The forests of Palakkad, though dense, humid and filled with fascinating creatures in their own right, are certainly not where you expect to find the cries of blue-and-gold macaus, Brazilian toucans or white cockatoos. But as you roll into Puthanveedu, an unassuming compound in the quiet leafy town of Cherupulasseri, this is exactly what you hear, over a baseline of twenty dogs heralding your arrival.
The compound is home to over 100 fascinating animals and birds including South American birds, Iranian and Pakistani goats, tiny tropical monkeys and oversized squirrels, and dogs from all over the world, including breeds native to China, Japan, and Alaska.
Shafi, the long-haired animal caretaker at the compound, wearing a distinctive Bob Marley t-shirt, walks us through different enclosures. The enormous bird enclosure houses eight different breeds of macau parrots, pheasants, cranes, gray parrots native to the Middle East (apparently the most talkative of them all when alone with their trainers, although he says they seem to show an odd kind of stage fright in the presence of visitors), doves, cockatoos, lorie birds, lovebirds, toucans and a kind of parrot that interbred in its new habitat to form what Shafi says is a new variety altogether.
White cockatoos and a blue and yellow macau
The same enclosure also houses a couple of squirrels, which are larger and a lighter shade of brown than the ones native to Palakkad, and two tiny marmoset monkeys. All of about three inches tall, the pair bare their teeth and twist their small, perfectly chiselled, almost human-like faces into ferocious grimaces at passing visitors.
A pair of hand-sized marmosets.
The next enclosure is home to about twenty dogs, and Shafi tells us to walk very carefully in the centre of the walkway that passes through it, mostly because a few dogs have earned a reputation for biting unsuspecting visitors. The enclosure houses a sleepy-looking Japanese Akita, a fluffy and similarly sleepy Chinese Chow Chow, a rather ferocious collie (whose sleek, long nose is thin enough to easily slide through the bars of its cage, and tops the list of alleged biters, with 15 bites to his name so far), two drooling St Bernards, a Rottweiler, two golden retrievers, a few pugs and pug puppies, a Great Dane, an Alsatian, a couple of British bulldogs and a gregarious heterochromic husky, among others.
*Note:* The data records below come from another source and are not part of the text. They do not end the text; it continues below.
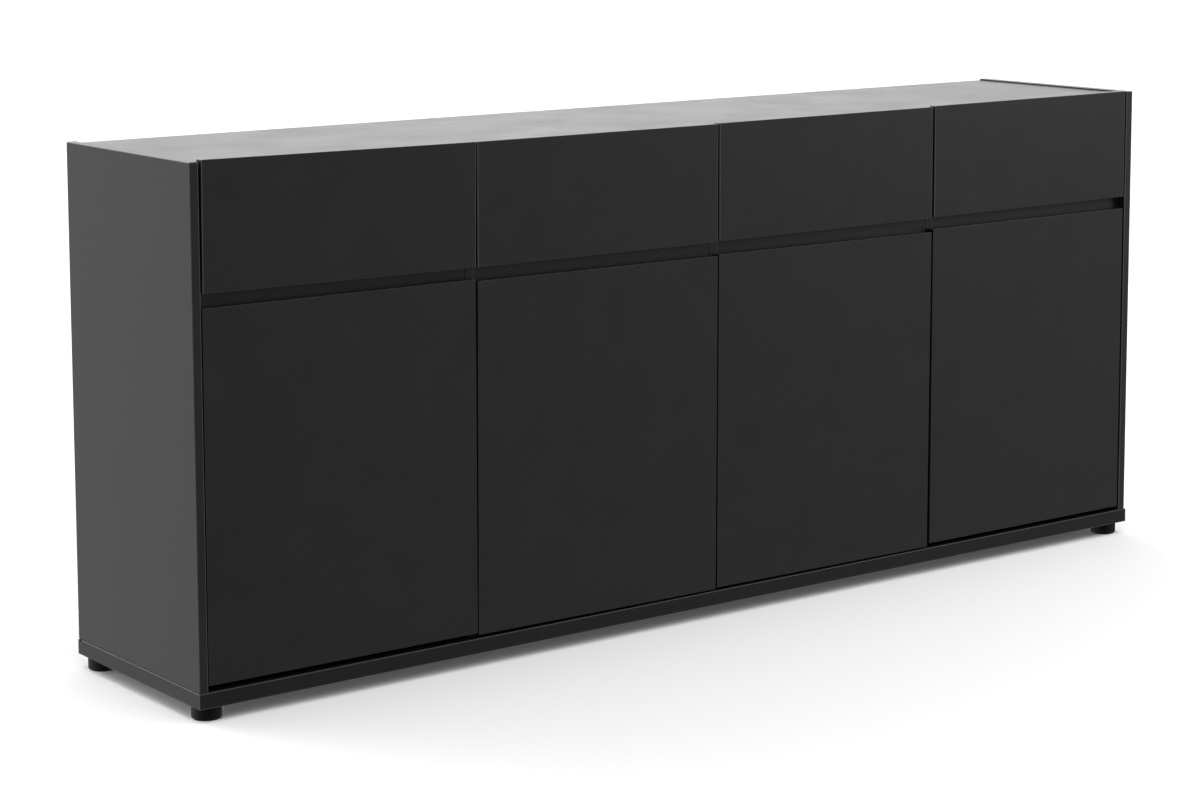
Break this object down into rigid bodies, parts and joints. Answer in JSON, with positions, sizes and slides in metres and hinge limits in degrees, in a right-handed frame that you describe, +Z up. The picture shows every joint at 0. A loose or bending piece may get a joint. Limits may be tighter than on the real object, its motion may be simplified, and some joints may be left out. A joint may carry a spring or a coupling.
{
  "type": "sideboard with drawers",
  "caption": "Long low handle-less sideboard: a row of drawers over hinged doors with a finger channel between them, on a base board with round feet.",
  "frame": {"origin": "on the floor, below the centre of the bounding box", "axes": "+Z up, the drawer fronts and doors face -Y, +X to the right of a person who faces the front"},
  "size_m": [2.063, 0.403, 0.8707],
  "materials": {
    "laminate_outside": "matt anthracite melamine laminate on particle board",
    "laminate_inside": "matt anthracite melamine laminate on particle board",
    "hardboard": "thin lacquered hardboard",
    "drawer_board": "grey foil on board",
    "foot_plastic": "matt black moulded plastic",
    "plated_steel": "zinc-plated steel",
    "nickel": "nickel-plated steel"
  },
  "bodies": {
    "carcass": {"base_board": "laminate_outside", "side_panel_left": "laminate_outside", "side_panel_right": "laminate_outside", "top_panel": "laminate_outside", "partition_left": "laminate_inside", "partition_centre": "laminate_inside", "partition_right": "laminate_inside", "back_panel_left": "hardboard", "back_panel_right": "hardboard", "channel_rail_1": "laminate_inside", "channel_rail_2": "laminate_inside", "channel_rail_3": "laminate_inside", "channel_rail_4": "laminate_inside", "shelf_1": "laminate_inside", "shelf_2": "laminate_inside", "shelf_3": "laminate_inside", "shelf_4": "laminate_inside", "shelf_pins": "plated_steel", "corner_feet": "foot_plastic", "middle_feet": "foot_plastic", "cam_fittings": "plated_steel", "cabinet_runners": "plated_steel", "hinge_arms": "nickel"},
    "drawer_1": {"drawer_1_front": "laminate_outside", "drawer_1_side_left": "drawer_board", "drawer_1_side_right": "drawer_board", "drawer_1_back": "drawer_board", "drawer_1_bottom": "drawer_board", "drawer_1_runners": "plated_steel"},
    "drawer_1_cages": {"drawer_1_ball_cages": "plated_steel"},
    "door_1": {"door_1": "laminate_outside", "door_1_hinge_cups": "nickel"},
    "drawer_2": {"drawer_2_front": "laminate_outside", "drawer_2_side_left": "drawer_board", "drawer_2_side_right": "drawer_board", "drawer_2_back": "drawer_board", "drawer_2_bottom": "drawer_board", "drawer_2_runners": "plated_steel"},
    "drawer_2_cages": {"drawer_2_ball_cages": "plated_steel"},
    "door_2": {"door_2": "laminate_outside", "door_2_hinge_cups": "nickel"},
    "drawer_3": {"drawer_3_front": "laminate_outside", "drawer_3_side_left": "drawer_board", "drawer_3_side_right": "drawer_board", "drawer_3_back": "drawer_board", "drawer_3_bottom": "drawer_board", "drawer_3_runners": "plated_steel"},
    "drawer_3_cages": {"drawer_3_ball_cages": "plated_steel"},
    "door_3": {"door_3": "laminate_outside", "door_3_hinge_cups": "nickel"},
    "drawer_4": {"drawer_4_front": "laminate_outside", "drawer_4_side_left": "drawer_board", "drawer_4_side_right": "drawer_board", "drawer_4_back": "drawer_board", "drawer_4_bottom": "drawer_board", "drawer_4_runners": "plated_steel"},
    "drawer_4_cages": {"drawer_4_ball_cages": "plated_steel"},
    "door_4": {"door_4": "laminate_outside", "door_4_hinge_cups": "nickel"}
  },
  "joints": [
    {"name": "drawer_1_slide", "type": "slide", "parent": "carcass", "child": "drawer_1", "axis": [0, -1, 0], "range_m": [0, 0.25]},
    {"name": "drawer_1_cage_slide", "type": "slide", "parent": "carcass", "child": "drawer_1_cages", "axis": [0, -1, 0], "range_m": [0, 0.125]},
    {"name": "door_1_hinge", "type": "hinge", "parent": "carcass", "child": "door_1", "pos_m": [-1.012, -0.1985, 0.3502], "axis": [0, 0, -1], "range_deg": [0, 100]},
    {"name": "drawer_2_slide", "type": "slide", "parent": "carcass", "child": "drawer_2", "axis": [0, -1, 0], "range_m": [0, 0.25]},
    {"name": "drawer_2_cage_slide", "type": "slide", "parent": "carcass", "child": "drawer_2_cages", "axis": [0, -1, 0], "range_m": [0, 0.125]},
    {"name": "door_2_hinge", "type": "hinge", "parent": "carcass", "child": "door_2", "pos_m": [-0.0044, -0.1985, 0.3451], "axis": [0, 0, 1], "range_deg": [0, 90]},
    {"name": "drawer_3_slide", "type": "slide", "parent": "carcass", "child": "drawer_3", "axis": [0, -1, 0], "range_m": [0, 0.25]},
    {"name": "drawer_3_cage_slide", "type": "slide", "parent": "carcass", "child": "drawer_3_cages", "axis": [0, -1, 0], "range_m": [0, 0.125]},
    {"name": "door_3_hinge", "type": "hinge", "parent": "carcass", "child": "door_3", "pos_m": [-0.001, -0.1985, 0.3448], "axis": [0, 0, -1], "range_deg": [0, 90]},
    {"name": "drawer_4_slide", "type": "slide", "parent": "carcass", "child": "drawer_4", "axis": [0, -1, 0], "range_m": [0, 0.25]},
    {"name": "drawer_4_cage_slide", "type": "slide", "parent": "carcass", "child": "drawer_4_cages", "axis": [0, -1, 0], "range_m": [0, 0.125]},
    {"name": "door_4_hinge", "type": "hinge", "parent": "carcass", "child": "door_4", "pos_m": [1.0087, -0.1985, 0.349], "axis": [0, 0, 1], "range_deg": [0, 100]}
  ],
  "couplings": [
    {"joint": "drawer_1_cage_slide", "follows": "drawer_1_slide", "ratio": 0.5},
    {"joint": "drawer_2_cage_slide", "follows": "drawer_2_slide", "ratio": 0.5},
    {"joint": "drawer_3_cage_slide", "follows": "drawer_3_slide", "ratio": 0.5},
    {"joint": "drawer_4_cage_slide", "follows": "drawer_4_slide", "ratio": 0.5}
  ]
}
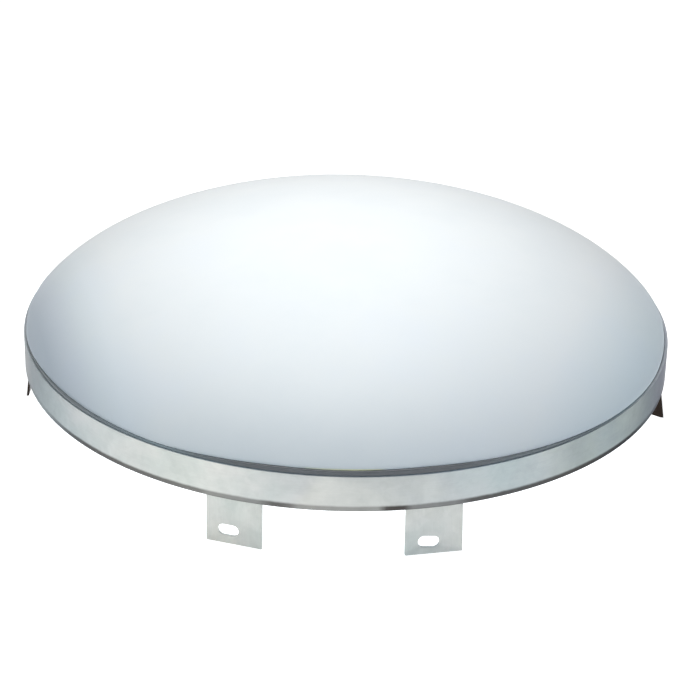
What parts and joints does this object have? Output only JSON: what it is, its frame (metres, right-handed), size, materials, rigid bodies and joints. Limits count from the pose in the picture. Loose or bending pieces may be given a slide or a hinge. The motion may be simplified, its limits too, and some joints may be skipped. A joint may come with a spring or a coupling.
{
  "type": "dish radome",
  "caption": "Shallow moulded radome that covers a two-foot dish, held in a zinc-plated clamp hoop with slotted mounting tabs.",
  "frame": {"origin": "on the dome's axis, at the level of the mounting tabs' lower ends", "axes": "+Z along the dome's axis, out of the crown; -Y is the front, midway between the two front tabs; +X to the right seen from the front"},
  "size_m": [0.61, 0.6129, 0.174],
  "materials": {
    "shell_plastic": "glossy, faintly blue white",
    "rubber": "matt extruded rubber",
    "band_zinc": "bright zinc plate, faintly mottled",
    "tab_zinc": "satin zinc plate",
    "ring_zinc": "dull zinc plate",
    "rivet_steel": "satin zinc plate"
  },
  "bodies": {
    "root": {"radome_shell": "shell_plastic", "edge_gasket": "rubber", "rim_band": "band_zinc", "clamp_ring": "ring_zinc", "tab_front_left": "tab_zinc", "tab_front_right": "tab_zinc", "tab_side_left": "tab_zinc", "tab_side_right": "tab_zinc", "tab_rear_right": "tab_zinc", "tab_rear_left": "tab_zinc", "tab_rivet_front_left_a": "rivet_steel", "tab_rivet_front_left_b": "rivet_steel", "tab_rivet_front_right_a": "rivet_steel", "tab_rivet_front_right_b": "rivet_steel", "tab_rivet_side_left_a": "rivet_steel", "tab_rivet_side_left_b": "rivet_steel", "tab_rivet_side_right_a": "rivet_steel", "tab_rivet_side_right_b": "rivet_steel", "tab_rivet_rear_right_a": "rivet_steel", "tab_rivet_rear_right_b": "rivet_steel", "tab_rivet_rear_left_a": "rivet_steel", "tab_rivet_rear_left_b": "rivet_steel", "band_joint_strap": "band_zinc", "strap_rivet_left_lower": "rivet_steel", "strap_rivet_left_upper": "rivet_steel", "strap_rivet_right_lower": "rivet_steel", "strap_rivet_right_upper": "rivet_steel"}
  },
  "joints": []
}
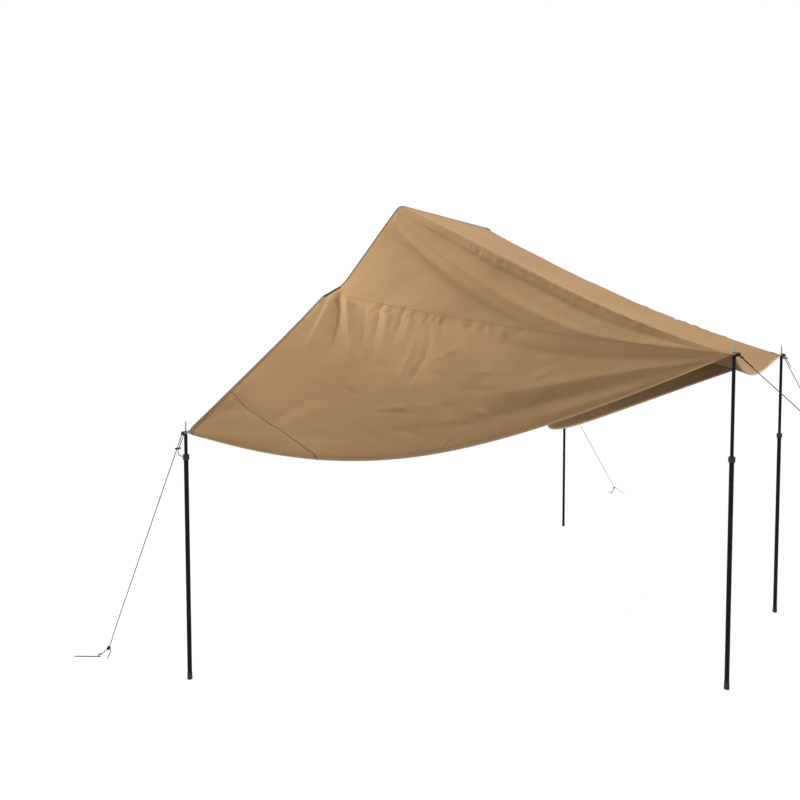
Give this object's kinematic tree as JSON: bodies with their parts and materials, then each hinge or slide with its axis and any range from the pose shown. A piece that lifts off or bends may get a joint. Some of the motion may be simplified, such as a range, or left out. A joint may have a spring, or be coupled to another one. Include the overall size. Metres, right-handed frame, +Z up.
{
  "type": "roof tent sun canopy",
  "caption": "Tan canvas sun canopy that hangs from a roof tent's edge and stands on telescopic poles with guy lines, runners and pegs, widening over two wings.",
  "frame": {"origin": "on the ground, under the middle of the pitched canopy's box without its guy lines and pegs", "axes": "+X away from the tent over the shelter, +Y along the tent from the near wing to the far wing, +Z up"},
  "size_m": [5.1151, 7.3665, 2.8882],
  "materials": {
    "canvas": "matte",
    "bound_canvas": "matte",
    "webbing": "matte",
    "pole_steel": "satin",
    "zinc_steel": "satin",
    "black_plastic": "satin",
    "foot_rubber": "matte",
    "guy_cord": "matte"
  },
  "bodies": {
    "canopy": {"roof_panel": "canvas", "near_upper_panel": "canvas", "far_upper_panel": "canvas", "near_wing_panel": "canvas", "far_wing_panel": "canvas", "near_wing_corner": "canvas", "far_wing_corner": "canvas", "near_hem": "bound_canvas", "far_hem": "bound_canvas", "near_rear_hem": "bound_canvas", "far_rear_hem": "bound_canvas", "front_hem": "bound_canvas", "tent_edge_binding": "webbing", "near_edge_strap": "webbing", "far_edge_strap": "webbing", "near_wing_corner_tab": "bound_canvas", "near_wing_eyelet": "zinc_steel", "near_wing_spike": "zinc_steel", "near_wing_upper_tube": "pole_steel", "near_wing_guy_line": "guy_cord", "near_wing_peg": "zinc_steel", "near_outer_corner_tab": "bound_canvas", "near_outer_eyelet": "zinc_steel", "near_outer_spike": "zinc_steel", "near_outer_upper_tube": "pole_steel", "near_outer_guy_line": "guy_cord", "near_outer_peg": "zinc_steel", "far_outer_corner_tab": "bound_canvas", "far_outer_eyelet": "zinc_steel", "far_outer_spike": "zinc_steel", "far_outer_upper_tube": "pole_steel", "far_outer_guy_line": "guy_cord", "far_outer_peg": "zinc_steel", "far_wing_corner_tab": "bound_canvas", "far_wing_eyelet": "zinc_steel", "far_wing_spike": "zinc_steel", "far_wing_upper_tube": "pole_steel", "far_wing_guy_line": "guy_cord", "far_wing_peg": "zinc_steel"},
    "near_wing_leg": {"near_wing_lower_tube": "pole_steel", "near_wing_lock_sleeve": "black_plastic", "near_wing_foot": "foot_rubber"},
    "near_wing_lock_nut": {"near_wing_lock_collar": "black_plastic"},
    "near_wing_tensioner": {"near_wing_runner": "black_plastic"},
    "near_outer_leg": {"near_outer_lower_tube": "pole_steel", "near_outer_lock_sleeve": "black_plastic", "near_outer_foot": "foot_rubber"},
    "near_outer_lock_nut": {"near_outer_lock_collar": "black_plastic"},
    "near_outer_tensioner": {"near_outer_runner": "black_plastic"},
    "far_outer_leg": {"far_outer_lower_tube": "pole_steel", "far_outer_lock_sleeve": "black_plastic", "far_outer_foot": "foot_rubber"},
    "far_outer_lock_nut": {"far_outer_lock_collar": "black_plastic"},
    "far_outer_tensioner": {"far_outer_runner": "black_plastic"},
    "far_wing_leg": {"far_wing_lower_tube": "pole_steel", "far_wing_lock_sleeve": "black_plastic", "far_wing_foot": "foot_rubber"},
    "far_wing_lock_nut": {"far_wing_lock_collar": "black_plastic"},
    "far_wing_tensioner": {"far_wing_runner": "black_plastic"}
  },
  "joints": [
    {"name": "near_wing_leg_slide", "type": "slide", "parent": "canopy", "child": "near_wing_leg", "axis": [0, 0, 1], "range_m": [-0.8, 0.1]},
    {"name": "near_wing_lock_twist", "type": "hinge", "parent": "near_wing_leg", "child": "near_wing_lock_nut", "pos_m": [-0.945, -2.42, 1.25], "axis": [0, 0, 1], "range_deg": [-180, 0]},
    {"name": "near_wing_runner_slide", "type": "slide", "parent": "canopy", "child": "near_wing_tensioner", "axis": [-0.4255, -0.0621, -0.9028], "range_m": [-0.055, 0.004]},
    {"name": "near_outer_leg_slide", "type": "slide", "parent": "canopy", "child": "near_outer_leg", "axis": [0, 0, 1], "range_m": [-0.38, 0.52]},
    {"name": "near_outer_lock_twist", "type": "hinge", "parent": "near_outer_leg", "child": "near_outer_lock_nut", "pos_m": [1.49, -0.76, 1.25], "axis": [0, 0, 1], "range_deg": [-180, 0]},
    {"name": "near_outer_runner_slide", "type": "slide", "parent": "canopy", "child": "near_outer_tensioner", "axis": [0.6386, 0.3538, -0.6833], "range_m": [-0.006, 0.026]},
    {"name": "far_outer_leg_slide", "type": "slide", "parent": "canopy", "child": "far_outer_leg", "axis": [0, 0, 1], "range_m": [-0.38, 0.52]},
    {"name": "far_outer_lock_twist", "type": "hinge", "parent": "far_outer_leg", "child": "far_outer_lock_nut", "pos_m": [1.435, 0.76, 1.25], "axis": [0, 0, 1], "range_deg": [-180, 0]},
    {"name": "far_outer_runner_slide", "type": "slide", "parent": "canopy", "child": "far_outer_tensioner", "axis": [0.3284, 0.4621, -0.8238], "range_m": [-0.006, 0.026]},
    {"name": "far_wing_leg_slide", "type": "slide", "parent": "canopy", "child": "far_wing_leg", "axis": [0, 0, 1], "range_m": [-0.8, 0.1]},
    {"name": "far_wing_lock_twist", "type": "hinge", "parent": "far_wing_leg", "child": "far_wing_lock_nut", "pos_m": [-0.945, 2.42, 1.25], "axis": [0, 0, 1], "range_deg": [-180, 0]},
    {"name": "far_wing_runner_slide", "type": "slide", "parent": "canopy", "child": "far_wing_tensioner", "axis": [-0.108, 0.8485, -0.5181], "range_m": [-0.055, 0.004]}
  ]
}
A Golden Retriever and a heterochromic husky.
The next building houses two ponies and some goats. Some of the goats are native to the region, while others are from Iran and Pakistan. When we visited their enclosure, one of the goats, a pregnant one, was roaming about freely in the walkway. Shafi assures us that despite the relatively imposing looking horns and goats’ general reputation for head-butting, she doesn’t actually hurt anyone.
A free, friendly, pregnant goat.
He mentions that there used to be many more birds and animals (and a camel!) that were (perhaps rather predictably) found to be unsuitable for the hot, humid climate of Palakkad. Some of the birds died, while the camel was shifted to a specialised facility in Tamil Nadu.
Raju, a member of the extended joint family that maintains the compound, says the enclosure has five regular employees who are paid about Rs 400 a day, with an additional Rs 200 for incidental expenses. They also have a kitchen on-site with a cook, to prepare food for the employees and animals. They also take pride in feeding any visitor who may announce that they’re hungry whilst on their premises. Raju says the compound sees about 100 visitors on an average day, in addition to groups of children coming in from schools as part of school tours.
The animals are evidently fed high-quality food, and their enclosures, which some may say are too small to hold such creatures, are indeed cleaner and roomier than most dog or bird cages you tend to find in Kerala. The dog cages even have their own automatic flush tanks for easy and effective cleaning.
A shy and sleepy Chinese Chow-Chow.
When this reporter visited, the food trays in the bird enclosures held the remnants of pomegranates and guavas, and Shafi told us that the birds were fed eggs and bread in the morning, fruit in the early afternoon, and sunflower and bird seeds with honey in the evenings. The dogs were fed on a diet of high-quality meat, gizzards, inexpensive fish like sardines, and premium Burns dog food. The horses and goats, meanwhile, ate hay shipped in from Bangalore, in addition to specialised horse-feed.
Housing these many rare animals also means that there’s plenty of money spent on medical treatments and vaccinations. “For ordinary maladies, a doctor from the local government hospital is brought in, and for special cases, we bring in a doctor from Thrissur,” says Raju.
While Raju hesitates to mention the exact figure that they spend on the animals, Shafi casually estimates that it’s easily about Rs 30,000 a day, but probably much more.
The family that maintains the compound is that of the mysterious and media-shy Kollam-based businessman Sunil Swamy. As known through the grapevine, Sunil, despite being a multi-millionaire and owner of several luxury cars kept at properties all over South India, sleeps on the floor of his bedroom on a mat, and has never married, being a passionate Ayyappa devotee. He’s also previously been involved in controversies regarding his great influence on the Sabarimala temple and the Devaswom board.